Lustgarten

Locals and visitors relax around the fountain in Lustgarten Berlin
Locals and visitors relax around the fountain in Lustgarten Berlin

The Lustgarten (which means Pleasure Garden in English) is a pleasant neoclassical park on Museum Island. It is smack dab in the midst of several iconic landmarks.

The rectangular park faces the spectacular Berliner Dom and Altes Museum. It is across the street from the Berlin Palace, across the Spree River from the German Historical Museum. You can easily see the Fernsehturm TV tower from here.

The central location makes this a popular people space to show up and relax on the green grass or benches. You can enjoy music played by buskers, sit and read a good book, or simply people watch. It is close enough to the museums that you can connect with their free WiFi too.

A water fountain forms a focal point near the center of the garden.

Closer to the Altes Museum stands a giant solid granite bowl weighing in at 70 tonnes. A primary attraction in 19th century Berlin, it was transported up the River Spree in 1828 and inaugurated in 1834. Berliner’s often refer to it as the Berlin soup bowl.

History

Lustgarten had a lengthy and turbulent history.

It appeared in the 16th century as a vegetable garden for the adjacent City Palace. Friedrich Wilhelm converted it to a Dutch style royal garden featuring flower gardens, aviaries, fountains, and sculptures.

In the 18th century, Friedrich Wilhelm I had other ideas. He paved it over to create a military parade square. It wasn’t until 1790 that green lawns were planted again.

When the Altes Museum opened in 1830, the garden was further enhanced to present a pleasing landscape in front.

But that was not going to last. Military aspirations of the Nazis led to the park being paved again in 1934. With opposition to the regime now outlawed, Hitler addressed mass rallies of nearly one million people here. Immediately following WWII the park was nothing but a bombed wasteland.
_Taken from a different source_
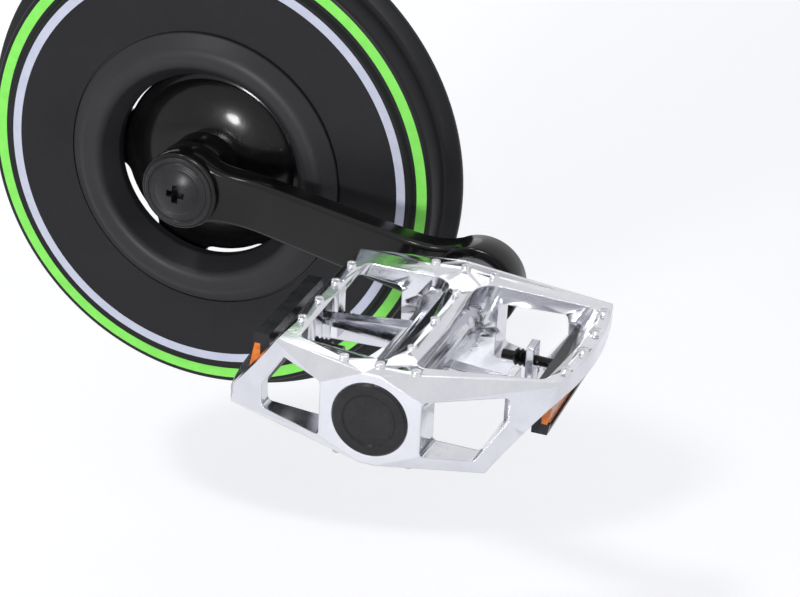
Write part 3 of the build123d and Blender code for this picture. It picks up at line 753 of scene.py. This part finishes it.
@dataclass
class CrankArm:
    """One forged arm: a blade kicked outboard between two round bosses, glossy black all over.

    It is shaped along +X with its hub's outer face at Y = 0 and the frame on the +Y side, then placed.
    """

    side: Side
    length: float = 114.3 * MM
    hub_radius: float = 14.0 * MM
    hub_seat_radius: float = 13.4 * MM
    hub_seat_start: float = 13.0 * MM
    eye_radius: float = 15.0 * MM
    eye_thickness: float = 12.0 * MM
    axle_bore: float = 7.1 * MM
    rim_chamfer: float = 0.7 * MM
    blade_start: float = 4.0 * MM
    blade_end: float = 110.3 * MM
    neck_half_width: float = 9.1 * MM
    wide_half_width: float = 10.3 * MM
    thickness: float = 9.4 * MM
    hub_stand: float = 2.1 * MM
    eye_stand: float = 3.0 * MM
    kick: float = 17.0 * MM
    hub_flat: float = 26.0 * MM
    eye_flat: float = 24.0 * MM
    bend_radius: float = 45.0 * MM
    hub_blend: float = 25.0 * MM
    eye_blend: float = 26.0 * MM
    edge_round: float = 2.4 * MM
    sunk: float = 0.05 * MM
    stations: int = 58

    @property
    def hub_depth(self) -> float:
        """Length of the hub boss along its axis."""
        return 37.0 * MM if self.side is Side.DRIVE else 35.0 * MM

    def half_width(self, along: float) -> float:
        """Half the blade's width at a place, blended into both round bosses.

        Args:
            along: Distance from the hub's axis.

        Returns:
            The half width in metres.
        """
        bar = self.neck_half_width + (self.wide_half_width - self.neck_half_width) * along / self.length
        width = bar
        for away, boss, blend in ((along, self.hub_radius, self.hub_blend),
                                  (self.length - along, self.eye_radius, self.eye_blend)):
            height = bar + blend
            reach = math.sqrt((boss + blend) ** 2 - height ** 2)
            touch = reach * boss / (boss + blend)
            if away <= touch:
                width = math.sqrt(max(boss ** 2 - away ** 2, 0.0)) - self.sunk
            elif away < reach:
                width = height - math.sqrt(blend ** 2 - (reach - away) ** 2)
        return width

    def face(self, along: float) -> float:
        """Place of the blade's outer face along Y, with both bends rounded.

        Args:
            along: Distance from the hub's axis.

        Returns:
            The place in metres.
        """
        low, high = self.hub_stand, self.eye_stand - self.kick
        start, end = self.hub_flat, self.length - self.eye_flat
        slope = (high - low) / (end - start)
        half = self.bend_radius * math.tan(abs(math.atan(slope)) / 2)
        curve = slope / (4 * half)
        if along <= start - half:
            return low
        if along < start + half:
            return low + curve * (along - start + half) ** 2
        if along <= end - half:
            return low + slope * (along - start)
        if along < end + half:
            return high - curve * (end + half - along) ** 2
        return high

    def blade(self) -> bpy.types.Object:
        """Slices a block across, then sizes and shifts each slice.

        Returns:
            The blade, with its edges rounded.
        """
        middle, span = (self.blade_start + self.blade_end) / 2, self.blade_end - self.blade_start
        bpy.ops.mesh.primitive_cube_add(size=1.0, location=(middle, self.thickness / 2, 0.0))
        block = bpy.context.object
        block.scale = (span, self.thickness, 2 * self.wide_half_width)
        settle(block)
        places = [self.blade_start + span * step / self.stations for step in range(self.stations + 1)]
        bpy.ops.object.mode_set(mode="EDIT")
        for place in places[1:-1]:
            bpy.ops.mesh.select_all(action="SELECT")
            bpy.ops.mesh.bisect(plane_co=(place, 0.0, 0.0), plane_no=(1.0, 0.0, 0.0))
        for place in places:
            choose(block, lambda corner: abs(corner.x - place) < NEAR)
            wide = self.half_width(place) / self.wide_half_width
            bpy.ops.transform.resize(value=(1.0, 1.0, wide), center_override=(place, 0.0, 0.0))
            bpy.ops.transform.translate(value=(0.0, self.face(place), 0.0))
        bpy.ops.object.mode_set(mode="OBJECT")
        soften(block, self.edge_round, segments=5)
        return block

    def bosses(self) -> list[bpy.types.Object]:
        """The hub with its seat for the spider, and the eye with the axle's bore.

        Returns:
            Hub, seat and eye.
        """
        hub = round_bar(self.hub_radius, 0.0, self.hub_seat_start)
        seat = round_bar(self.hub_seat_radius, self.hub_seat_start - MM, self.hub_depth)
        eye = round_bar(self.eye_radius, -self.kick, self.eye_thickness - self.kick, self.length)
        bore = round_bar(self.axle_bore, -self.kick - MM, self.eye_thickness - self.kick + MM, self.length)
        carve(eye, bore)
        for boss in (hub, seat, eye):
            soften(boss, self.rim_chamfer)
        return [hub, seat, eye]

    def build(self) -> bpy.types.Object:
        """Builds, places and dresses the arm.

        Returns:
            The arm, riding with the crankset.
        """
        arm = unite([self.blade(), *self.bosses()], f"{self.side.value}_forged_arm")
        set_on_hub(arm, self.side)
        dress(arm, BLACK_PAINT)
        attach(arm, "crankset")
        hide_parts(f"{self.side.value}_crank_arm")
        return arm


@dataclass
class DustCap:
    """The cap in the arm's hub: a flange, turned rings that step up to a dome, and a cross slot."""

    side: Side
    radius: float = 12.6 * MM
    flange: float = 0.5 * MM
    plug_radius: float = 11.0 * MM
    plug_start: float = -0.2 * MM
    plug_length: float = 4.2 * MM
    slot_length: float = 6.6 * MM
    slot_width: float = 2.4 * MM
    slot_depth: float = 6.0 * MM
    slot_round: float = 0.08 * MM
    plug_round: float = 0.3 * MM
    rim_steps: Outline = ((0.35, 0.3), (0.95, 0.08), (0.2, -0.3), (0.35, 0.0), (0.25, 0.35))
    turned_steps: Outline = ((0.45, 0.11), (0.12, -0.06), (0.15, 0.11))
    turned_rings: int = 3
    dome_radius: float = 8.3
    dome_rise: float = 2.1
    dome_rings: int = 8
    corners: int = 128

    def steps(self) -> Iterable[tuple[float, float]]:
        """Steps over the cap's face, from the flange to the dome's crown.

        Returns:
            Inward step and rise of each ring, in millimetres.
        """
        yield from self.rim_steps
        for _ in range(self.turned_rings):
            yield from self.turned_steps
        reach = self.dome_radius
        for ring in range(1, self.dome_rings + 1):
            near, far = (reach * (1 - place / (self.dome_rings + 1)) for place in (ring - 1, ring))
            yield near - far, self.dome_rise * (near ** 2 - far ** 2) / reach ** 2

    def build(self) -> bpy.types.Object:
        """Builds, places and dresses the cap.

        Returns:
            The cap, riding with the crankset.
        """
        cap = round_bar(self.radius, -self.flange, 0.0, corners=self.corners)
        bpy.ops.object.mode_set(mode="EDIT")
        choose(cap, lambda corner: corner.y < -self.flange / 2)
        for inward, rise in self.steps():
            bpy.ops.mesh.inset(thickness=inward * MM, depth=0.0)
            bpy.ops.transform.translate(value=(0.0, -rise * MM, 0.0))
        bpy.ops.object.mode_set(mode="OBJECT")
        crown = min(corner.co.y for corner in cap.data.vertices)
        plug = round_bar(self.plug_radius, self.plug_start, self.plug_length, corners=self.corners)
        soften(plug, self.plug_round)
        for body in (cap, plug):
            for size in ((self.slot_length, self.slot_width), (self.slot_width, self.slot_length)):
                bpy.ops.mesh.primitive_cube_add(size=1.0, location=(0.0, crown, 0.0))
                tool = bpy.context.object
                tool.scale = (size[0], 2 * self.slot_depth, size[1])
                settle(tool)
                carve(body, tool)
        soften(cap, self.slot_round, angle=30.0)
        cap = unite([cap, plug], f"{self.side.value}_hub_cap")
        set_on_hub(cap, self.side)
        dress(cap, CAP_PLASTIC)
        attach(cap, "crankset")
        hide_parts(f"{self.side.value}_dust_cap")
        return cap


@dataclass
class Pedal:
    """One platform pedal: its casting, with a socket in the tip of each grip pin."""

    side: Side
    frame: dict
    smooth_below: float = 16.0
    socket_wall: float = 0.4 * MM
    socket_depth: float = 0.55 * MM

    def node(self, name: str) -> bpy.types.Object:
        """The frame's node of that name, without its side, on this side."""
        return self.frame["nodes"][f"{self.side.value}_{name}"]

    def hollow_pins(self, piece: bpy.types.Object) -> None:
        """Sinks a socket into the tip of every grip pin, on both faces.

        Args:
            piece: The casting's merged copy.
        """
        tilt = math.radians(PEDAL_TILT)
        upper = Vector((math.sin(tilt), 0.0, math.cos(tilt)))
        for outward in (upper, -upper):
            tip = max(outward.dot(corner.co) for corner in piece.data.vertices)
            activate(piece)
            bpy.ops.object.mode_set(mode="EDIT")
            choose(piece, lambda corner: outward.dot(corner) > tip - 2 * NEAR)
            bpy.ops.mesh.inset(thickness=self.socket_wall, depth=0.0)
            bpy.ops.transform.translate(value=-outward * self.socket_depth)
            bpy.ops.object.mode_set(mode="OBJECT")

    def build(self) -> bpy.types.Object:
        """The cast body: crisp flat facets, smooth bows and tube, with edges rounded by its finish.

        Returns:
            The casting, riding with its pedal.
        """
        piece = merged_copy(self.node("pedal_body"), f"{self.side.value}_pedal_casting")
        self.hollow_pins(piece)
        bpy.ops.object.shade_smooth_by_angle(angle=math.radians(self.smooth_below))
        dress(piece, CASTING)
        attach(piece, f"{self.side.value}_pedal")
        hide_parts(f"{self.side.value}_pedal_body")
        return piece


@dataclass(frozen=True)
class Lamp:
    """A round soft lamp that looks at the object, with its reach and diameter in metres."""

    name: str
    towards: Colour
    reach: float
    size: float
    watts: float

    def build(self, target: Vector) -> None:
        """Adds the lamp.

        Args:
            target: The point that it looks at.
        """
        direction = Vector(self.towards).normalized()
        bpy.ops.object.light_add(type="AREA", location=direction * self.reach + target)
        lamp = bpy.context.object
        lamp.name = self.name
        lamp.data.shape = "DISK"
        lamp.data.size = self.size
        lamp.data.energy = self.watts
        lamp.rotation_euler = direction.to_track_quat("Z", "Y").to_euler()


@dataclass(frozen=True)
class Studio:
    """Camera, lamps, world and floor, set to the reference view."""

    azimuth: float = 20.03
    elevation: float = 25.34
    distance: float = 0.8986
    target: Vector = field(default_factory=lambda: Vector((73.84, -31.0, -38.96)) * MM)
    lens: float = 114.8
    sensor: float = 36.0
    nearest: float = 0.01
    floor_level: float = -0.16
    floor_size: float = 12.0
    floor_lift: float = 0.36
    floor_colour: Colour = (0.80, 0.80, 0.81)
    floor_roughness: float = 0.8
    room_light: float = 0.55
    room_colour: Colour = (0.93, 0.95, 1.0)
    white: Colour = (1.0, 1.0, 1.0)
    lamps: tuple[Lamp, ...] = (
        Lamp("key_lamp", (-0.12, -0.96, 0.22), reach=1.3, size=0.2, watts=7.6),
        Lamp("back_lamp", (-0.50, 0.76, 0.42), reach=1.4, size=0.9, watts=2.4),
        Lamp("edge_lamp", (-0.31, -0.43, 0.85), reach=1.2, size=0.13, watts=2.4),
    )

    def camera(self) -> None:
        """Puts the camera where the reference view was taken from."""
        bpy.ops.object.camera_add()
        camera = bpy.context.object
        camera.name = "view_camera"
        turn, rise = math.radians(self.azimuth), math.radians(self.elevation)
        back = Vector((math.sin(turn) * math.cos(rise), -math.cos(turn) * math.cos(rise), math.sin(rise)))
        right = Vector((math.cos(turn), math.sin(turn), 0.0))
        up = back.cross(right)
        place = self.target + self.distance * back
        basis = Matrix((right, up, back)).transposed().to_4x4()
        camera.matrix_world = Matrix.Translation(place) @ basis
        camera.data.lens = self.lens
        camera.data.sensor_width = self.sensor
        camera.data.clip_start = self.nearest
        bpy.context.scene.camera = camera

    def world(self) -> None:
        """Pale room light, while the camera and reflections see plain white."""
        world = bpy.data.worlds.new("white_room")
        bpy.context.scene.world = world
        world.use_nodes = True
        nodes = NodeBuilder(world.node_tree)
        room = world.node_tree.nodes["Background"]
        nodes.put(room, "Color", self.room_colour)
        nodes.put(room, "Strength", self.room_light)
        seen = nodes.add("ShaderNodeBackground", Color=self.white, Strength=1.0)
        both = nodes.add("ShaderNodeMixShader")
        for target, value in zip(both.inputs, (self.direct_rays(nodes), room.outputs[0], seen.outputs[0])):
            nodes.fill(target, value)
        nodes.put(world.node_tree.nodes["World Output"], "Surface", both.outputs[0])

    def direct_rays(self, nodes: NodeBuilder) -> bpy.types.NodeSocket:
        """Is 1 for camera, glossy and transmission rays, which see the plain white background.

        Args:
            nodes: Builder of the tree that asks.

        Returns:
            The mask's socket.
        """
        path = nodes.add("ShaderNodeLightPath")
        total = path.outputs["Is Camera Ray"]
        for name in ("Is Glossy Ray", "Is Transmission Ray"):
            total = nodes.maths("MAXIMUM", total, path.outputs[name])
        return total

    def floor(self) -> None:
        """A plain pale floor under the object, lifted towards white where it is seen or mirrored."""
        bpy.ops.mesh.primitive_plane_add(size=self.floor_size, location=(0.0, 0.0, self.floor_level))
        floor = bpy.context.object
        floor.name = "studio_floor"
        settle(floor)
        material = bpy.data.materials.new("pale_floor")
        material.use_nodes = True
        nodes = NodeBuilder(material.node_tree)
        shader = material.node_tree.nodes["Principled BSDF"]
        nodes.put(shader, "Base Color", self.floor_colour)
        nodes.put(shader, "Roughness", self.floor_roughness)
        nodes.put(shader, "Emission Color", self.white)
        nodes.put(shader, "Emission Strength", nodes.maths("MULTIPLY", self.direct_rays(nodes), self.floor_lift))
        floor.data.materials.append(material)

    def build(self) -> None:
        """Sets up the whole studio."""
        self.camera()
        self.world()
        self.floor()
        for lamp in self.lamps:
            lamp.build(self.target)
        bpy.context.scene.view_settings.view_transform = "Standard"


def dress_frame(frame: dict) -> None:
    """Gives every carried-over node the finish of its material slot, except the guard bezel, whose own finish is
    made lighter as a painted highlight.

    Args:
        frame: The loaded frame.
    """
    for entry in frame["record"]["subparts"]:
        node = frame["nodes"][entry["node"]]
        dress(node, FINISH_OF_NODE.get(entry["node"], FINISH_OF_SLOT[entry["material_slot"]]))
        LOG.info("dressed %s as %s", entry["node"], entry["material_slot"])


def main() -> None:
    """Loads the frame, builds each sub-assembly in order and sets up the studio."""
    logging.basicConfig(level=logging.INFO, format="%(name)s: %(message)s")
    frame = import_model()
    bpy.ops.object.select_all(action="DESELECT")
    dress_frame(frame)
    pieces = [GuardDish().build()]
    for side in Side:
        pieces += [CrankArm(side).build(), DustCap(side).build(), Pedal(side, frame).build()]
    for piece in pieces:
        LOG.info("built %s with %d faces", piece.name, len(piece.data.polygons))
    Studio().build()


if __name__ == "__main__":
    main()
Stuck in East Germany following the war, it wasn’t until after the reunification of Germany in the late 1990s that the park was at last restored to closely match its design prior to the WWII.

There are good bus connections to the Lustgarten with a stop right in front. The U-Bahn and S-Bahn are only a short walk.

Facts For Your Visit

Fee: No

Regular Hours:
May differ on holidays

  • Monday: Open 24 hours
  • Tuesday: Open 24 hours
  • Wednesday: Open 24 hours
  • Thursday: Open 24 hours
  • Friday: Open 24 hours
  • Saturday: Open 24 hours
  • Sunday: Open 24 hours

Address: Unter den Linden 1, 10178 Berlin, Germany

Official Website: Lustgarten

Directions

How to get to Lustgarten by U-Bahn, S-Bahn

Nearest U-Bahn, S-Bahn Line(s): S1, S2, S3, S5, S7, S9, S25, S26, S75, U6
Nearest U-Bahn, S-Bahn Station(s): S+U Berlin Friedrichstraße

Exit from Friedrichstraße Station. Walk one block south on Fredrichstrasse and go left (east) onto Dorotheenstrasse. When you get to the river, go right onto Am Kupfergraben and cross the bridge just ahead. Lustgarten is on your right.